== Dataset entries ==
+ + + +

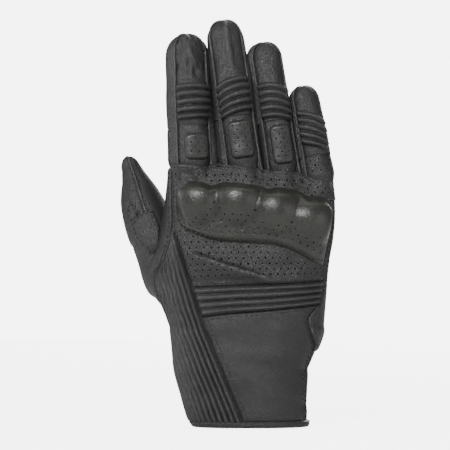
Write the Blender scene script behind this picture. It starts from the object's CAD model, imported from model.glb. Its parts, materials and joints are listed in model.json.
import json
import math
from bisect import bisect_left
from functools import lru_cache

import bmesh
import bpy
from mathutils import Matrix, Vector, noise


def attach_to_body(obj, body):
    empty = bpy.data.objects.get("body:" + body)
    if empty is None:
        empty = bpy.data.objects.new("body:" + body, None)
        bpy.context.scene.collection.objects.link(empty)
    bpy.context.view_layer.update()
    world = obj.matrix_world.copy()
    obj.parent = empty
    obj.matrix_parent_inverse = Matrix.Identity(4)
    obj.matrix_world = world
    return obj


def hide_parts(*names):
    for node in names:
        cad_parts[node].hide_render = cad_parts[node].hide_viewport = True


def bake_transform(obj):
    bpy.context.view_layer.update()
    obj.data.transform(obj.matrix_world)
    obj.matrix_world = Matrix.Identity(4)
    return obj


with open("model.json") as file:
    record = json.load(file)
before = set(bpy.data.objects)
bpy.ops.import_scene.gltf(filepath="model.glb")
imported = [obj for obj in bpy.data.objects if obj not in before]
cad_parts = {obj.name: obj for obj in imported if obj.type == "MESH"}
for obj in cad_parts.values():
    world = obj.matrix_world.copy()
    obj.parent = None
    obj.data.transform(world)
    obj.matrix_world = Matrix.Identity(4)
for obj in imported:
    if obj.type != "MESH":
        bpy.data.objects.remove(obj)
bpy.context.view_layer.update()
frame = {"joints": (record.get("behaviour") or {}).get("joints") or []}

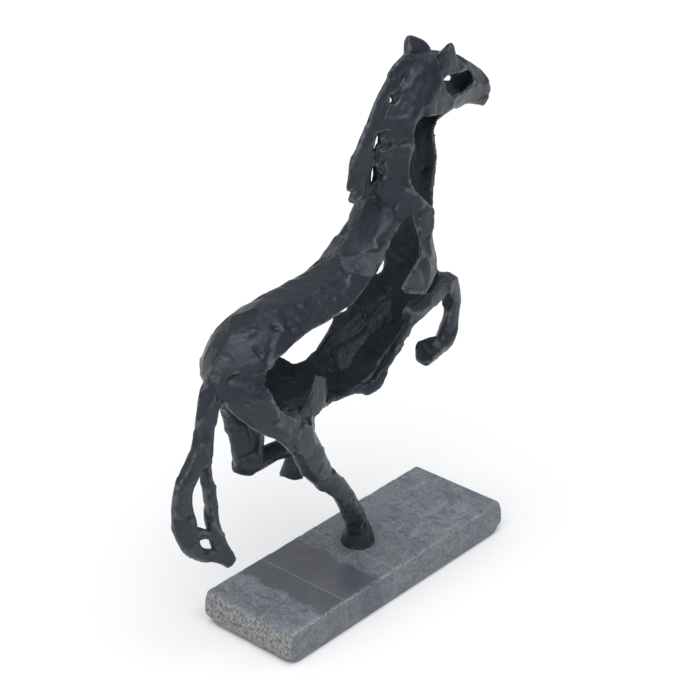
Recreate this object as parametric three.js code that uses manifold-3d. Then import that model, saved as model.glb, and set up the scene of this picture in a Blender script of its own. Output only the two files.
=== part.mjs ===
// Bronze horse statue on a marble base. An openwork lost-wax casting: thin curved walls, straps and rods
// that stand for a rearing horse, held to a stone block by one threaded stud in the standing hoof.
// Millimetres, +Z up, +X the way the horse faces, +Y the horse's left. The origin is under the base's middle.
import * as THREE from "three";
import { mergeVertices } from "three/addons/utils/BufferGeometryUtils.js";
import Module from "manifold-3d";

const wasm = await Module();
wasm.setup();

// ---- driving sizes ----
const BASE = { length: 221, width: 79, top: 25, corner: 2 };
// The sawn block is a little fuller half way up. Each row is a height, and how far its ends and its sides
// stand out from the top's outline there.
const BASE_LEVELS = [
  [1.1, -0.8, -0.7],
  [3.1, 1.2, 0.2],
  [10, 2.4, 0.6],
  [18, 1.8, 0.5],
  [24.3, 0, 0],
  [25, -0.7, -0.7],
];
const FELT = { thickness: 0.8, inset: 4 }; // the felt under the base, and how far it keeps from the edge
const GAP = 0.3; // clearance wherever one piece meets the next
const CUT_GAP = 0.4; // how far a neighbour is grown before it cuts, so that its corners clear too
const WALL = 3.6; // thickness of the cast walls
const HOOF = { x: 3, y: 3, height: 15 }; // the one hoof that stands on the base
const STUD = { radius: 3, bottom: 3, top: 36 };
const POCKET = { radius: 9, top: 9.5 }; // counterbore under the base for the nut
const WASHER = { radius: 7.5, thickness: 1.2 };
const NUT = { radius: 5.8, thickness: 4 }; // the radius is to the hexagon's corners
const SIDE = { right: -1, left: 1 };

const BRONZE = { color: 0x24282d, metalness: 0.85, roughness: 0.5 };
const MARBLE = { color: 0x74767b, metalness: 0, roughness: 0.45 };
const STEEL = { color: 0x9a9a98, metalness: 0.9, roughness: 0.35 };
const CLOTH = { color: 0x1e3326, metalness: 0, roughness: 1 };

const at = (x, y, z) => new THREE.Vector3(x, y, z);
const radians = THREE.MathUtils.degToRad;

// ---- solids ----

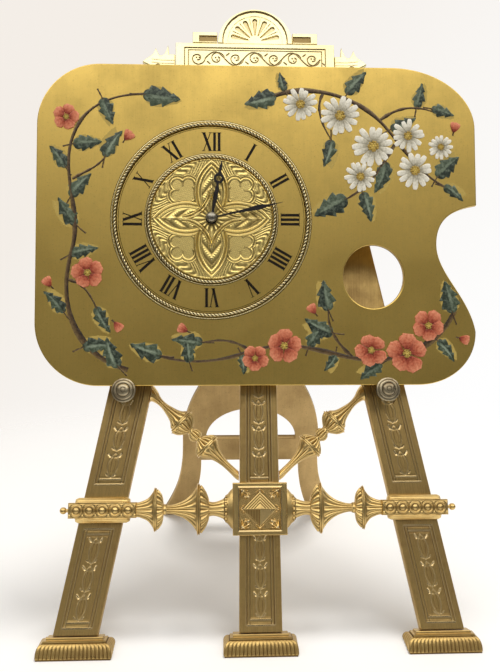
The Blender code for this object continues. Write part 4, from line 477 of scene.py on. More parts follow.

+ + + +

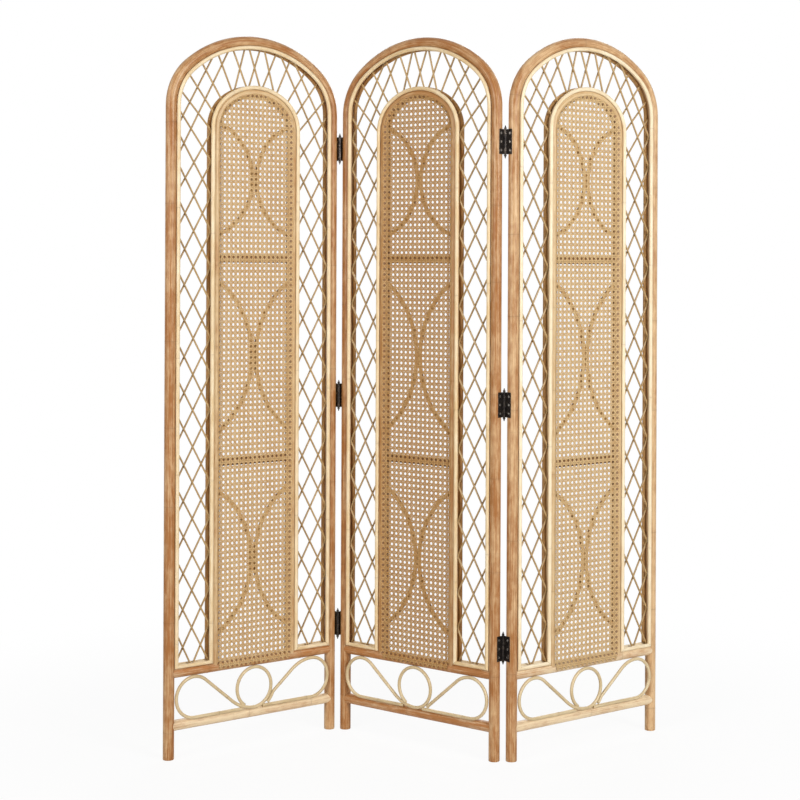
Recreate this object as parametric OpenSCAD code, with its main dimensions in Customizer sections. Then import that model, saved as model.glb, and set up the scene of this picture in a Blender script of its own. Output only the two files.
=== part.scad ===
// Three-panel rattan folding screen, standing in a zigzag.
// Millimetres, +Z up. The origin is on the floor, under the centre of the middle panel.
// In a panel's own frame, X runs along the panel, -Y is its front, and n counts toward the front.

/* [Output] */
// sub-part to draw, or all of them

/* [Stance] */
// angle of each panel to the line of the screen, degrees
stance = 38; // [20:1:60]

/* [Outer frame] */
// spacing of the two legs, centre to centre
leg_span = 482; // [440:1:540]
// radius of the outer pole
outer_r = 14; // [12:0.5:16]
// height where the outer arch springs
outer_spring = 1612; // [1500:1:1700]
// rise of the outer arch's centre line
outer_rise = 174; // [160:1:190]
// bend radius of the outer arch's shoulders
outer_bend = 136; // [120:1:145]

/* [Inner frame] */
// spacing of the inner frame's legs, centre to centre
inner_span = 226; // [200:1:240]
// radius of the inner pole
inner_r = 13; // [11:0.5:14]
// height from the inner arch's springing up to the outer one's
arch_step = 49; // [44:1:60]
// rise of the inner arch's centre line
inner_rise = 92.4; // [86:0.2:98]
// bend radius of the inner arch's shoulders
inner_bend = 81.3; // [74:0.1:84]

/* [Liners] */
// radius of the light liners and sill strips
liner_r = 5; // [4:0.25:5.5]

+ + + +

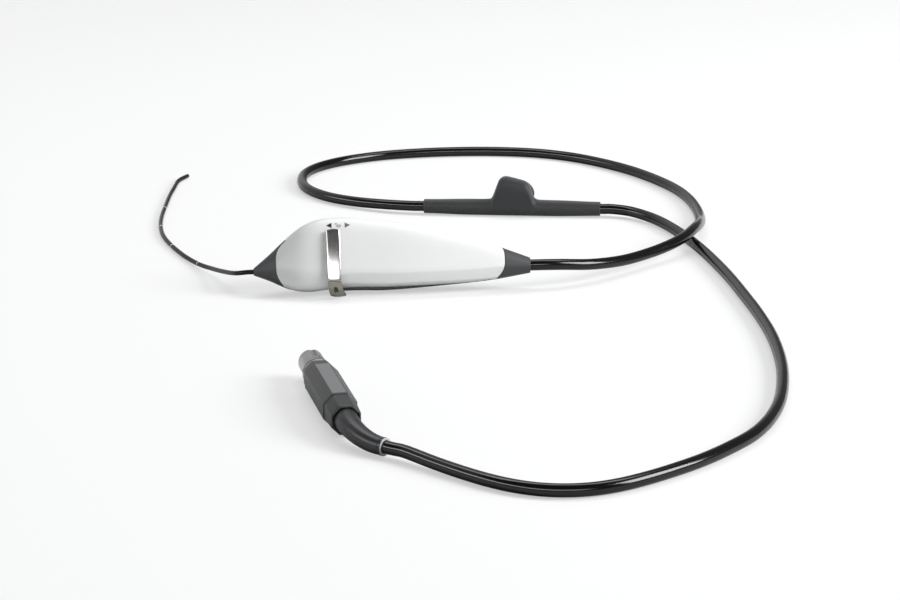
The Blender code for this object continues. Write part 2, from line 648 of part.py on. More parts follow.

+ + + +

== Instructions to follow ==
Find how many lines of the entries contain "record". Respond with the number only.

== Final answer ==
2